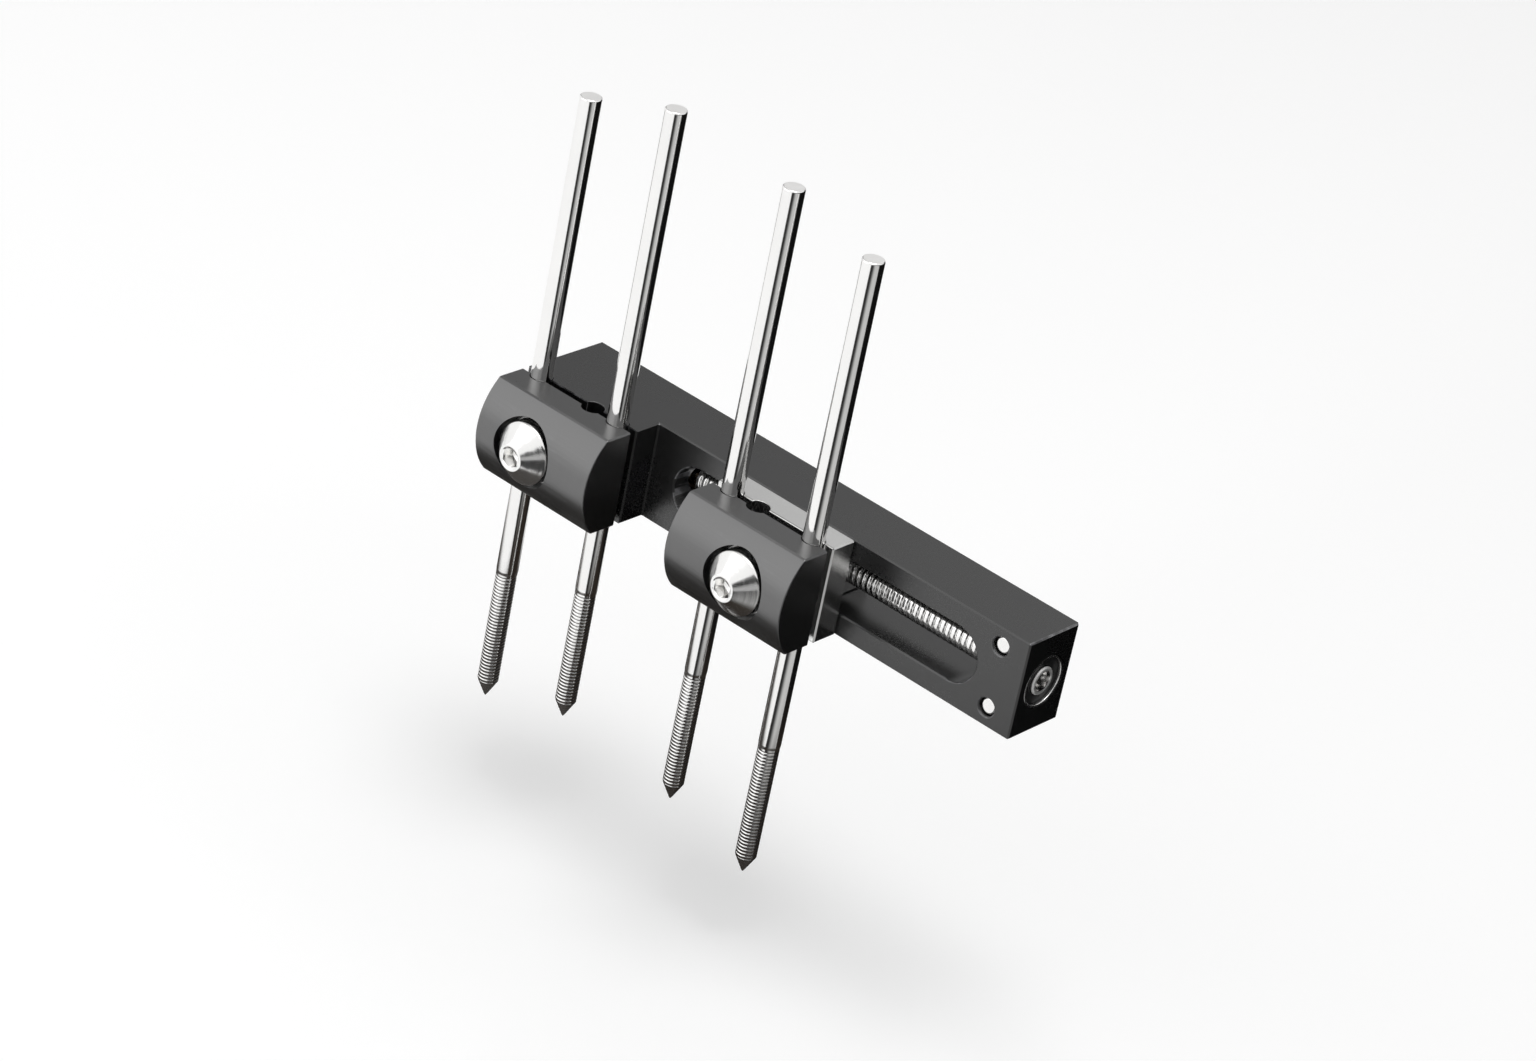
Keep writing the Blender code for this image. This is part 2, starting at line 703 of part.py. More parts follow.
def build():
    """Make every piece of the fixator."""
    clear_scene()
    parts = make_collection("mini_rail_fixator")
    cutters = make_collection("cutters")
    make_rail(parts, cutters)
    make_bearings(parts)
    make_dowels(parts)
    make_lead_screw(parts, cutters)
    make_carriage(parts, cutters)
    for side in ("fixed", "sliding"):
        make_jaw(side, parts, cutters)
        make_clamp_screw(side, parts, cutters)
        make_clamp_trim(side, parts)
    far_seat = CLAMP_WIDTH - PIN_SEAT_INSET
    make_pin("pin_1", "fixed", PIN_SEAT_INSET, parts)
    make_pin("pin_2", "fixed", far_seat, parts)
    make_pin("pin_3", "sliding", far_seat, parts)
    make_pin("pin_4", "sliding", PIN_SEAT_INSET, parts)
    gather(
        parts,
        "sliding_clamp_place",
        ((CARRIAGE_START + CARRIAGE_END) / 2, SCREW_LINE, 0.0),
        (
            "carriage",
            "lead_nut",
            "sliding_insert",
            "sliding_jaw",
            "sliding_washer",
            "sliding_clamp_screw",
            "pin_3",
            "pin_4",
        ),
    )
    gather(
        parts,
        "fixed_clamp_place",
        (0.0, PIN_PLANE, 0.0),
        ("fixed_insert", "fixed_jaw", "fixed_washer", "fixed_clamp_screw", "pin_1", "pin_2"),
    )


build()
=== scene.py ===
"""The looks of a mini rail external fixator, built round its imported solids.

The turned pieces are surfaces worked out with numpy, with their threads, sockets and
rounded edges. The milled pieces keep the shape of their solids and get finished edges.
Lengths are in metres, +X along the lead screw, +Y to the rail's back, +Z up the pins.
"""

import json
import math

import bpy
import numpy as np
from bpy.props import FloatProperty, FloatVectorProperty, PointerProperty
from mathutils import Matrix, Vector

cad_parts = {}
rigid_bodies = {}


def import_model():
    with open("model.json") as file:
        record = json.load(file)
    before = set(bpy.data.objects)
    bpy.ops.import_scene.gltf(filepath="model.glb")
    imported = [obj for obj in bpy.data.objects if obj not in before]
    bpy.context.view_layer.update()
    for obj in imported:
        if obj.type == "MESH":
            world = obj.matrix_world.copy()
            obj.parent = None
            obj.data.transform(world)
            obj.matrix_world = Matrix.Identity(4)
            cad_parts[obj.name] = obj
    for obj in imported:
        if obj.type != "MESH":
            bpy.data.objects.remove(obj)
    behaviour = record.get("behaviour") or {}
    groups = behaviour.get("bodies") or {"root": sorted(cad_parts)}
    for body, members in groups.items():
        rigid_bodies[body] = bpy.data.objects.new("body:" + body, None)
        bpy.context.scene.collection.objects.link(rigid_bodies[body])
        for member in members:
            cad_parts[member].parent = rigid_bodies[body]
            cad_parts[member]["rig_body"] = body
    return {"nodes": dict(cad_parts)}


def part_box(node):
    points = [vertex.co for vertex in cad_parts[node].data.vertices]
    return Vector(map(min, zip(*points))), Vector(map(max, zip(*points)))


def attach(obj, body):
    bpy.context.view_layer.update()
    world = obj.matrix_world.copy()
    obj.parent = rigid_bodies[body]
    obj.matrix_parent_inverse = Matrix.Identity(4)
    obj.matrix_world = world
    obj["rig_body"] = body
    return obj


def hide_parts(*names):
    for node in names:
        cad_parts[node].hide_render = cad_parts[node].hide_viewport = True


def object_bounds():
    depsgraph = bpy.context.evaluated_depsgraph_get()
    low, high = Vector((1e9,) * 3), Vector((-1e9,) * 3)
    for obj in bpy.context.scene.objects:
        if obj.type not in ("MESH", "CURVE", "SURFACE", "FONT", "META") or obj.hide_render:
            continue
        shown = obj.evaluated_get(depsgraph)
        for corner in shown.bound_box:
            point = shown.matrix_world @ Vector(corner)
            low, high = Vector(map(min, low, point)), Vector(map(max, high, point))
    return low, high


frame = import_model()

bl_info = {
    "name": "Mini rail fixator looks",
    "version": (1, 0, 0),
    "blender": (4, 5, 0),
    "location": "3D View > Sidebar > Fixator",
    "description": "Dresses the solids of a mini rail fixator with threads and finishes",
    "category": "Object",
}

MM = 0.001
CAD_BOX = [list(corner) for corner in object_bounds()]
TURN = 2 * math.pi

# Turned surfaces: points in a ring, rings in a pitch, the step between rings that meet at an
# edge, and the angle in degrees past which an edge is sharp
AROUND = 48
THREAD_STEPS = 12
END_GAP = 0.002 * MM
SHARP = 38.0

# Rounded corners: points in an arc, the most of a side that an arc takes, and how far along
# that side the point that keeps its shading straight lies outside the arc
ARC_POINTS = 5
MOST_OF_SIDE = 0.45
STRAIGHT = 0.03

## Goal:
Every line containing the string "return" must be listed.

## Full response:
    return {"nodes": dict(cad_parts)}
    return Vector(map(min, zip(*points))), Vector(map(max, zip(*points)))
    return obj
    return low, high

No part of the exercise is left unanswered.